As Bruno Paré-Simard pointed out in a recent GitHub Issue, we should find ways to Type our Data Objects to assure they meet a certain data structure, or can be mapped to a specific class, and we are considering ways to make this happen while respecting the BPMN standard.

References and Further Reading

The implementation of BPMN Data Objects, Data Inputs, and Data Outputs has, at times, been hotly debated, as you can find in the comments of this article from BPMN expert Bruce Silver: https://www.trisotech.com/bpmn-decoded-data-flow/

We looked at a number of existing BPMN-based products to see how they handled Data, and they took widely divergent approaches. We looked closely at some other BPMN implementations as we formulated our approach.

Camunda avoids the use of BPMN’s Data Objects and prefers its own proprietary method for transferring data between tasks, as they describe in their documentation.

Flowable follows this same trend, evolving away from the BPMN spec and using extension elements to handle the exchange of data.

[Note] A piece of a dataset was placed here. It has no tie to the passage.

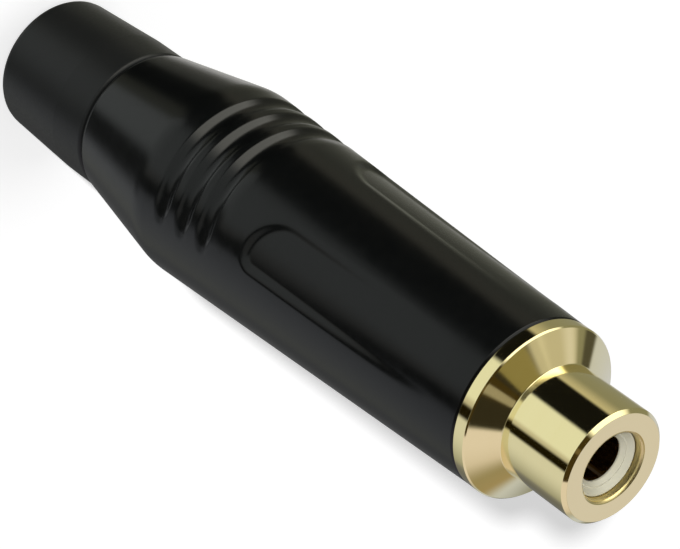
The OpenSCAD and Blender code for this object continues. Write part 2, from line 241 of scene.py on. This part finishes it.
# Die-cast zinc under a stoved satin black paint: it mirrors the bright cards round it as soft bands.
stovedPaint = surfaceMaterial({
    "name": "stovedPaintOnDieCastZinc", "colour": "#050606", "secondColour": "#070808",
    "metallic": 0.0, "ior": 1.5, "specular": 0.25, "roughness": (0.2, 0.24), "patchSize": 2.5,
    "grain": [(0.7, 0.0012), (0.16, 0.0003)]})  # orange peel, and the dust that the paint takes up

# Injection-moulded ABS from a fine spark-eroded mould: an even matte black.
mouldedBlackAbs = surfaceMaterial({
    "name": "mouldedBlackAbs", "colour": "#101111", "secondColour": "#131414",
    "metallic": 0.0, "ior": 1.54, "specular": 0.17, "roughness": (0.36, 0.44), "patchSize": 2.0,
    "grain": [(0.16, 0.0035)]})  # spark pits of 0.05 mm, drawn coarser to show

# Natural polyamide: cream white with a waxy surface.
mouldedNylon = surfaceMaterial({
    "name": "mouldedNaturalNylon", "colour": "#dedacb", "secondColour": "#d4cfbd",
    "metallic": 0.0, "ior": 1.53, "roughness": (0.4, 0.5), "patchSize": 1.6,
    "grain": [(0.3, 0.0015)]})

# Extruded PVC tube: dark grey with a low gloss along its drawing lines.
extrudedPvc = surfaceMaterial({
    "name": "extrudedPvc", "colour": "#34383d", "secondColour": "#3a3e43",
    "metallic": 0.0, "ior": 1.54, "roughness": (0.3, 0.42), "patchSize": 1.6,
    "grain": [(0.3, 0.001)]})
print("materials made")


roundAngles = np.arange(0, 360, 1.875)  # the columns of the pieces that are round all the way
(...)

Trisotech favors using Data Objects for all data, and sticks close to the standard as described in this recent Bruce Silver article: https://methodandstyle.com/executable-bpmn-vs-method-and-style/

In our opinion, these all seem to create difficult interfaces for Citizen Developers (folks from other domains that have picked up programming skills along the way) — and we are hoping that our approach makes it a little easier for people to develop BPMN diagrams without having to understand everything from the very beginning.